D'autres décisions sont cependant en faveur de Google. Le tribunal estime que : 

  • il existe un marché de produits pour la publicité par recherche, mais que Google n'a pas de pouvoir de monopole sur ce marché
  • il n'existe pas de marché de produits pour la publicité par recherche générale
  • Google n'est pas responsable de ses actions impliquant sa plateforme publicitaire, SA360. 
  • Le tribunal refuse également de sanctionner Google en vertu de la règle 37(e) de procédure civile fédérale pour son manquement à conserver les messages de chat de ses employés.

L'importance des accords de distribution

Le juge Mehta a constaté que Google avait abusé de sa position dominante en concluant des accords exclusifs avec des entreprises comme Apple et Samsung. Google a payé des milliards de dollars pour s'assurer que son moteur de recherche soit préchargé par défaut sur les smartphones et les navigateurs, garantissant ainsi une part de marché quasi inattaquable. En 2022, Google a versé 20 milliards de dollars à Apple pour maintenir ce statut de recherche par défaut sur les appareils iOS.

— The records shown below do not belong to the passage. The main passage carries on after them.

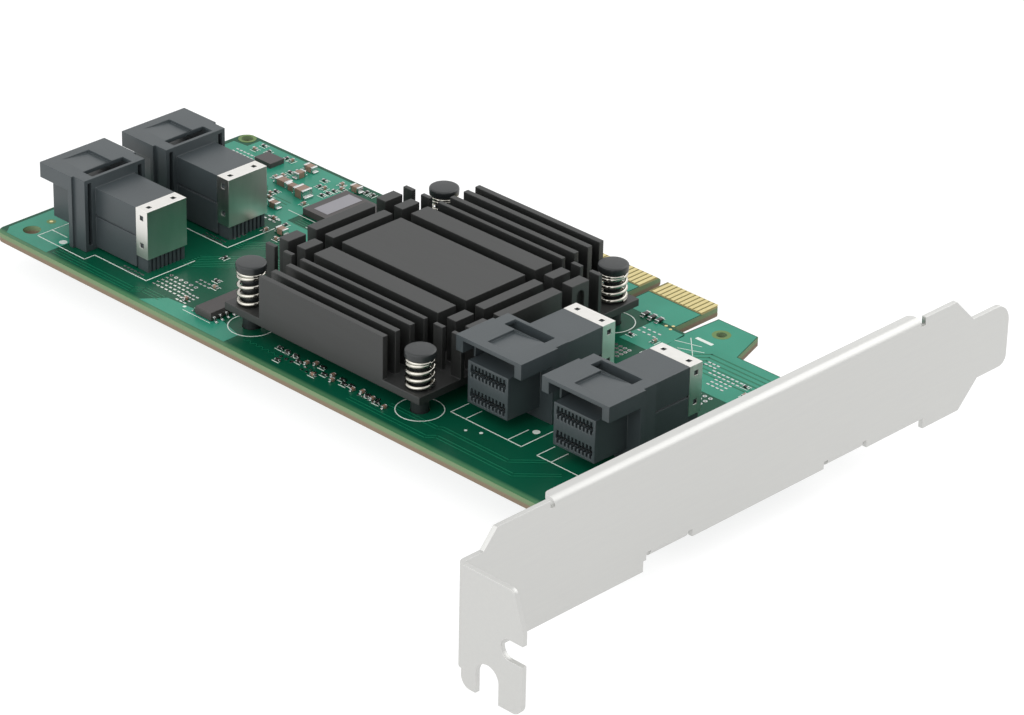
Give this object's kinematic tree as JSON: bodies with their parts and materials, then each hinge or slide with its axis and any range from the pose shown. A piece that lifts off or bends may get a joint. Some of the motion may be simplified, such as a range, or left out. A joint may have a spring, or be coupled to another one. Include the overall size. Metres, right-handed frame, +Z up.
{
  "type": "storage adapter card",
  "caption": "Storage adapter card with a finned heatsink on push pins, cable receptacles, an edge connector tongue and a full-height mounting bracket.",
  "frame": {"origin": "on the bracket's outer face, at the board's front long edge and its component side", "axes": "+X out of the bracket, +Y from the front long edge to the edge contacts, +Z up from the component side"},
  "size_m": [0.1561, 0.12, 0.0224],
  "materials": {
    "board": "glossy solder mask over glass-fibre laminate",
    "gold": "gold plated",
    "plated_steel": "satin plated sheet steel",
    "dark_aluminium": "dark anodised",
    "chip_plastic": "matt moulded",
    "thermal_pad": "soft pad",
    "ceramic": "fired ceramic with tinned ends",
    "black_plastic": "moulded, slightly glossy",
    "spring_steel": "bright spring wire",
    "bright_steel": "bright plated sheet"
  },
  "bodies": {
    "root": {"circuit_board": "board", "edge_contacts_top": "gold", "edge_contacts_bottom": "gold", "mounting_bracket": "plated_steel", "bracket_screw_front": "plated_steel", "bracket_screw_rear": "plated_steel", "heatsink": "dark_aluminium", "switch_chip": "chip_plastic", "thermal_pad": "thermal_pad", "controller_chip": "chip_plastic", "leaded_chip": "chip_plastic", "flat_chip": "chip_plastic", "inductor": "ceramic", "capacitors_rear": "ceramic", "capacitors_left": "ceramic", "resistors_right": "ceramic", "push_pin_front_left": "black_plastic", "pin_spring_front_left": "spring_steel", "push_pin_front_right": "black_plastic", "pin_spring_front_right": "spring_steel", "push_pin_rear_left": "black_plastic", "pin_spring_rear_left": "spring_steel", "push_pin_rear_right": "black_plastic", "pin_spring_rear_right": "spring_steel", "receptacle_housing_a": "black_plastic", "receptacle_cover_a": "bright_steel", "receptacle_wafers_a": "black_plastic", "receptacle_contacts_a": "bright_steel", "receptacle_housing_b": "black_plastic", "receptacle_cover_b": "bright_steel", "receptacle_wafers_b": "black_plastic", "receptacle_contacts_b": "bright_steel", "receptacle_housing_c": "black_plastic", "receptacle_cover_c": "bright_steel", "receptacle_wafers_c": "black_plastic", "receptacle_contacts_c": "bright_steel", "receptacle_housing_d": "black_plastic", "receptacle_cover_d": "bright_steel", "receptacle_wafers_d": "black_plastic", "receptacle_contacts_d": "bright_steel"}
  },
  "joints": []
}
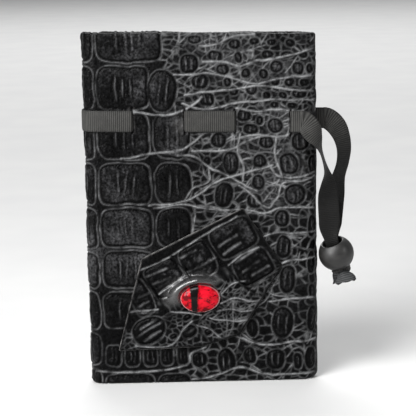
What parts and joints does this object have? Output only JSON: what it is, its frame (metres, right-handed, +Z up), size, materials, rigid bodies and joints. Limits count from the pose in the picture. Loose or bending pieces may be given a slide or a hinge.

Dans sa décision, le juge déclare : “Google a également un avantage majeur, largement invisible, sur ses rivaux : la distribution par défaut. La plupart des utilisateurs accèdent à un moteur de recherche général via un navigateur (comme Safari d'Apple) ou un widget de recherche préchargé sur un appareil mobile. Ces points d'accès à la recherche sont prédéfinis avec un moteur de recherche “par défaut”. Le moteur par défaut est un bien immobilier extrêmement précieux. Comme de nombreux utilisateurs s'en tiennent simplement à la recherche par défaut, Google reçoit des milliards de requêtes chaque jour via ces points d'accès. Google tire des volumes extraordinaires de données utilisateurs de ces recherches. Il utilise ensuite ces informations pour améliorer la qualité de la recherche. Google accorde tellement d'importance à ces données qu'en l'absence de modification initiée par l'utilisateur, il stocke l'équivalent de 18 mois d'historique de recherche et d'activité d'un utilisateur.” 

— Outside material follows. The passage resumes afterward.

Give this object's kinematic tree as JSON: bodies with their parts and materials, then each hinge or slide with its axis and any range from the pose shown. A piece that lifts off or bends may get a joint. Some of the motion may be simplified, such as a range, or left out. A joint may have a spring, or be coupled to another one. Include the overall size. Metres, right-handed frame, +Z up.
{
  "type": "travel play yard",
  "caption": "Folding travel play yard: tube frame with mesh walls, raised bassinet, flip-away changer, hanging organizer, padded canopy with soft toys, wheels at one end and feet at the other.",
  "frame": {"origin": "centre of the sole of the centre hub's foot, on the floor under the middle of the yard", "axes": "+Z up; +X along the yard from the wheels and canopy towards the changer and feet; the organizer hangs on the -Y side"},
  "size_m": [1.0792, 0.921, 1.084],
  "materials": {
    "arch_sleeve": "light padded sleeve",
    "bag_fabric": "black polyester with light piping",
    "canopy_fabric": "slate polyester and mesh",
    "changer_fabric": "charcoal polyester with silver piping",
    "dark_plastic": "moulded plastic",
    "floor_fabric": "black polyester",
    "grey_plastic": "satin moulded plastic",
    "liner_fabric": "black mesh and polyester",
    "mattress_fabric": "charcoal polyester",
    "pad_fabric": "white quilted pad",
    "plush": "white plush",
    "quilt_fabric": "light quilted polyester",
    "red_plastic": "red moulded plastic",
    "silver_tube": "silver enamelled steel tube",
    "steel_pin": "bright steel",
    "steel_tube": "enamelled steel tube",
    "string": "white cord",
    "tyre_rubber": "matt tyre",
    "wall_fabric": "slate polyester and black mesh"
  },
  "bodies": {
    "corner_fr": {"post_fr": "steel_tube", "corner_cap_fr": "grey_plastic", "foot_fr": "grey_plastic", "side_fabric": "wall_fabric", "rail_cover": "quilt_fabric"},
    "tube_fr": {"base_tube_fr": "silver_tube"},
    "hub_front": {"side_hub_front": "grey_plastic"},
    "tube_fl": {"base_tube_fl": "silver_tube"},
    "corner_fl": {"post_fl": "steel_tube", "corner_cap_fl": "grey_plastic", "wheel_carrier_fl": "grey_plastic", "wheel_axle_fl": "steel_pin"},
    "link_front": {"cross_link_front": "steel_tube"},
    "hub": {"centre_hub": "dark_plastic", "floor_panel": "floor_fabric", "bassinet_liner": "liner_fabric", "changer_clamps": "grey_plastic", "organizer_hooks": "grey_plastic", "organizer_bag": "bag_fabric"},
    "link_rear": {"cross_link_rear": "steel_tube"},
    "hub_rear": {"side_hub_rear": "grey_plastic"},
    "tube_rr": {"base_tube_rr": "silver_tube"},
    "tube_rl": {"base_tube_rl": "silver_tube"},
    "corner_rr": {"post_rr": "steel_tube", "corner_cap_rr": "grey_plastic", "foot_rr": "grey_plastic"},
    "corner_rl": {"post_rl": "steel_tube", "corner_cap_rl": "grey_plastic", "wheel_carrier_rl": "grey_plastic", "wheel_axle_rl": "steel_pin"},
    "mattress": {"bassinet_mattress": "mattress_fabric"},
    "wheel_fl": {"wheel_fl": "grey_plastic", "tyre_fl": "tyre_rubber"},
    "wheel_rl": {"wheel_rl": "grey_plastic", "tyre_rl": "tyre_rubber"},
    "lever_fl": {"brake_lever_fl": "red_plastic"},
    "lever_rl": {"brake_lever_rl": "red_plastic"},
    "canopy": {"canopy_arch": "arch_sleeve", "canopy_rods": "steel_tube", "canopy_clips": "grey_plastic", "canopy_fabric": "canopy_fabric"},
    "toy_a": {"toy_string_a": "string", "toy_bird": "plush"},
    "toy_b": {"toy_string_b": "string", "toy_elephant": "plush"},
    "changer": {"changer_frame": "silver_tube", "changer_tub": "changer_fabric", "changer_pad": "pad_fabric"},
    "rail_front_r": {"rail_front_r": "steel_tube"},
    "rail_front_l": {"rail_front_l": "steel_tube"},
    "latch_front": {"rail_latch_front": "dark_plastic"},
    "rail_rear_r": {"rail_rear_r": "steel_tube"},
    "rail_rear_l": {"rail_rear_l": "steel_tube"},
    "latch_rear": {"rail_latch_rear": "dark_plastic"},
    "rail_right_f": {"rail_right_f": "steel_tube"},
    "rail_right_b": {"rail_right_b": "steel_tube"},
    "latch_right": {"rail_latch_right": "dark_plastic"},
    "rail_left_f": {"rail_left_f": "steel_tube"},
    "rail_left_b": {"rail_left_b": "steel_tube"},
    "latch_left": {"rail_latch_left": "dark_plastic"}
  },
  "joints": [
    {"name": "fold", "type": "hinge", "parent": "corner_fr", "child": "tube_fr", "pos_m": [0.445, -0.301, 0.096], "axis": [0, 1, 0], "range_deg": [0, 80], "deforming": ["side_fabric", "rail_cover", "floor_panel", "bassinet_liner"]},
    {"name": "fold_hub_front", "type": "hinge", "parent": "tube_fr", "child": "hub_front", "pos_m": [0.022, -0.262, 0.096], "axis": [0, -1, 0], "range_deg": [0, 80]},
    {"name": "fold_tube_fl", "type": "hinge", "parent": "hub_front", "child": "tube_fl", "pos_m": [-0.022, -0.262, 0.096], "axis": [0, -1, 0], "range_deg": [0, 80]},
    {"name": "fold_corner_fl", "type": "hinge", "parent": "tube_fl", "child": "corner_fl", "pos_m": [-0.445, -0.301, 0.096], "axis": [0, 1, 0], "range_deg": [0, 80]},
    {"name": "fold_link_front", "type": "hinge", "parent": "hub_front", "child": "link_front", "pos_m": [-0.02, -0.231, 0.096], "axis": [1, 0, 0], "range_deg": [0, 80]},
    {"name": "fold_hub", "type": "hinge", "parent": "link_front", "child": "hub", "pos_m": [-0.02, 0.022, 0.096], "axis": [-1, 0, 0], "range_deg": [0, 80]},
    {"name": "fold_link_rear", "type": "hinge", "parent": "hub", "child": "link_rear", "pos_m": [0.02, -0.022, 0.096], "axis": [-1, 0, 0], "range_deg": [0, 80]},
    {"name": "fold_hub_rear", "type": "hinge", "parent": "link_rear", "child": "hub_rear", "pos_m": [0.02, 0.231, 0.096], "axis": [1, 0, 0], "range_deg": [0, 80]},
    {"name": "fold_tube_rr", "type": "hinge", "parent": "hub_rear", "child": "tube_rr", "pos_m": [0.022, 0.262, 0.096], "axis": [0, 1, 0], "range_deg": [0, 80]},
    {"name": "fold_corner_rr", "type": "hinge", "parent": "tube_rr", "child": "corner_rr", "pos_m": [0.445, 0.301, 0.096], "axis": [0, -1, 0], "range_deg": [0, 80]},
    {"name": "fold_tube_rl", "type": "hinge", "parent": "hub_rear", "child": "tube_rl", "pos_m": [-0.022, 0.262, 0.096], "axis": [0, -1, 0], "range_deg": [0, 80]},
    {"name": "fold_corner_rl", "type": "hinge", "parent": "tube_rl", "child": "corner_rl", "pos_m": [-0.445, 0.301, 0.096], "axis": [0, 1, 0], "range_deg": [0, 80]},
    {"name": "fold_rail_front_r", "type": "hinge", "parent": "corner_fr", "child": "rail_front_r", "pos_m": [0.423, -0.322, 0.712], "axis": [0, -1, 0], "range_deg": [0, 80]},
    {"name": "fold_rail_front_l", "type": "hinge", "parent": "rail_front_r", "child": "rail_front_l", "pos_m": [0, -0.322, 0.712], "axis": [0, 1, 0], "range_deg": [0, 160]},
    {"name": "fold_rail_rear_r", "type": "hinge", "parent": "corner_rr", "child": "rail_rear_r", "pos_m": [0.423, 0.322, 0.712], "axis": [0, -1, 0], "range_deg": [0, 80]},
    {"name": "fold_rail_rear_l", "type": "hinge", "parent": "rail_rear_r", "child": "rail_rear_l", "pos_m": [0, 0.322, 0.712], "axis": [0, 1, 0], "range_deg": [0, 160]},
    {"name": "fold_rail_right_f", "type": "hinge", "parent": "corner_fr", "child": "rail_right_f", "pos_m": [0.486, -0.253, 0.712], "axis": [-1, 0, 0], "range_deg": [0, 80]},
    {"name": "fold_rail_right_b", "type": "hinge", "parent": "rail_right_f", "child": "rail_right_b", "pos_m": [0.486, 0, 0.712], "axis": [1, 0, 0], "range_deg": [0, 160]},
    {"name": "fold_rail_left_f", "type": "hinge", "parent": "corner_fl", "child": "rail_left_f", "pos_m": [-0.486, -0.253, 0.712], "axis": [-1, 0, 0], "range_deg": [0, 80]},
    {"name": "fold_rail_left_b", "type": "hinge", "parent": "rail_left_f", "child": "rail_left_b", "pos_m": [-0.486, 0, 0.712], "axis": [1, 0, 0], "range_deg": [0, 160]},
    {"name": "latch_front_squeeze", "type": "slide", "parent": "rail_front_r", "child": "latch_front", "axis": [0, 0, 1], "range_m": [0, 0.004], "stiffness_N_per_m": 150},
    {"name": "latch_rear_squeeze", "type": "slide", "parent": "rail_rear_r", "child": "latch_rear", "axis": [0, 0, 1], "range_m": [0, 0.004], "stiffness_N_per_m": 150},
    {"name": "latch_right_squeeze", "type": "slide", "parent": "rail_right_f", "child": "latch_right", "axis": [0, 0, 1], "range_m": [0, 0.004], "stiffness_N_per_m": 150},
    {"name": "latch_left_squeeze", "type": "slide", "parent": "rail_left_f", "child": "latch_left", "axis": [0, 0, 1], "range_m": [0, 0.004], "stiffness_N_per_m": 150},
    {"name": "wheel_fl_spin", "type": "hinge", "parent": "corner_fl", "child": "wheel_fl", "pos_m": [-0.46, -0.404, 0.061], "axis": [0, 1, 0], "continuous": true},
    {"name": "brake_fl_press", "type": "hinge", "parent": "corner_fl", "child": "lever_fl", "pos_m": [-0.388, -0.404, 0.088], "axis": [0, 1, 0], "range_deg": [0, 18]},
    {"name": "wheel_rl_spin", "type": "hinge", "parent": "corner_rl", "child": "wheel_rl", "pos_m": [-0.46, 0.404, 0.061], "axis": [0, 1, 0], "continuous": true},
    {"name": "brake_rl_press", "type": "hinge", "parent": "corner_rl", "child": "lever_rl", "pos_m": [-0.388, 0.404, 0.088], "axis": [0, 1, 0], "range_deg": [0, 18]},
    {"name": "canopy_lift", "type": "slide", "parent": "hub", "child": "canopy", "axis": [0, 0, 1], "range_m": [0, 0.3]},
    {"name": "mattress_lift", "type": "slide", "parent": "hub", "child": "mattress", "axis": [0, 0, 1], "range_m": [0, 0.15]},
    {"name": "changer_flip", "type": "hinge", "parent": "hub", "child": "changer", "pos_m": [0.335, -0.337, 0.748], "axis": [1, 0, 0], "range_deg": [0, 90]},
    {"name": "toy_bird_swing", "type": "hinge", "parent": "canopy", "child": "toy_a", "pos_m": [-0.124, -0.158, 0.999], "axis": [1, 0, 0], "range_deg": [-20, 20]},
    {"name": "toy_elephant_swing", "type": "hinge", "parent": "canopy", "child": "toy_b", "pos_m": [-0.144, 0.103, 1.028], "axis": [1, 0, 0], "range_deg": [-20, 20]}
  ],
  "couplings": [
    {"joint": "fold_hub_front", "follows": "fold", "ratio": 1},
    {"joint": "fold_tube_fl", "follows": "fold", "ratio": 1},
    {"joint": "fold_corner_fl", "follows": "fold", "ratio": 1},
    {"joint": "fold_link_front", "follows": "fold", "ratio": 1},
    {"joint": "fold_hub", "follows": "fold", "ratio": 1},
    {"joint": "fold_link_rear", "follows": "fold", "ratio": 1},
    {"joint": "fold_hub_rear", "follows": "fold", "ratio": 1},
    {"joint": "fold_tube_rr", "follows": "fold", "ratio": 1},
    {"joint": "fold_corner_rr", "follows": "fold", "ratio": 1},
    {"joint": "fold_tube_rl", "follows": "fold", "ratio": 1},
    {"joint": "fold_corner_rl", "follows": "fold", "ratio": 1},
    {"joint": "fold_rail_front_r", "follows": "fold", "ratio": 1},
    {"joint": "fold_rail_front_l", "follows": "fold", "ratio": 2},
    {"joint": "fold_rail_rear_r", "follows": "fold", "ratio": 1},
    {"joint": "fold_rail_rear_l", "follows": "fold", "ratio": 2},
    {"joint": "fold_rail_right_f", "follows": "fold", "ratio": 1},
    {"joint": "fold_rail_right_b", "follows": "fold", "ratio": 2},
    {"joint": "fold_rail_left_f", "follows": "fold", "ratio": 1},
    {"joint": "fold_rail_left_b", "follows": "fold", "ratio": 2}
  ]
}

Et pas de place pour les concurrents, puisque les partenaires de Google acceptent également de ne pas précharger d’autres moteurs de recherche sur l’appareil. La plupart des appareils aux Etats-Unis sont exclusivement préchargés avec Google.

Défense de Google

Google a immédiatement contesté la décision, déclarant que la firme allait faire appel. Kent Walker, président des affaires mondiales chez Google, a déclaré sur X : “Cette décision reconnaît que Google offre le meilleur moteur de recherche, mais conclut que nous ne devrions pas le rendre facilement accessible. Nous prévoyons de faire appel.” 

Google affirme que sa domination du marché est due à la qualité supérieure de ses produits, et non à des pratiques anticoncurrentielles.

Le futur des réglementations antitrust

Cette décision marque une victoire pour le département de la Justice et pourrait influencer d'autres affaires en cours contre des géants technologiques comme Amazon, Apple, et Meta. Elle pourrait redéfinir l'application des lois antitrust centenaires aux marchés numériques modernes. Les solutions potentielles à cette violation pourraient inclure des changements drastiques dans les opérations de Google, voire une possible scission de certaines de ses activités.

Prochaines étapes

La bataille juridique est loin d'être terminée. Le juge Mehta doit encore déterminer les mesures correctives à imposer à Google. La décision finale pourrait prendre des années, rappelant le long combat juridique des années 1990 contre Microsoft.

En attendant, Google doit également se préparer pour un nouveau procès antitrust prévu le 9 septembre, concernant ses activités dans la publicité numérique. Ce procès, intenté par le DOJ en Virginie, allègue une monopolisation illégale du marché des annonces numériques par Google.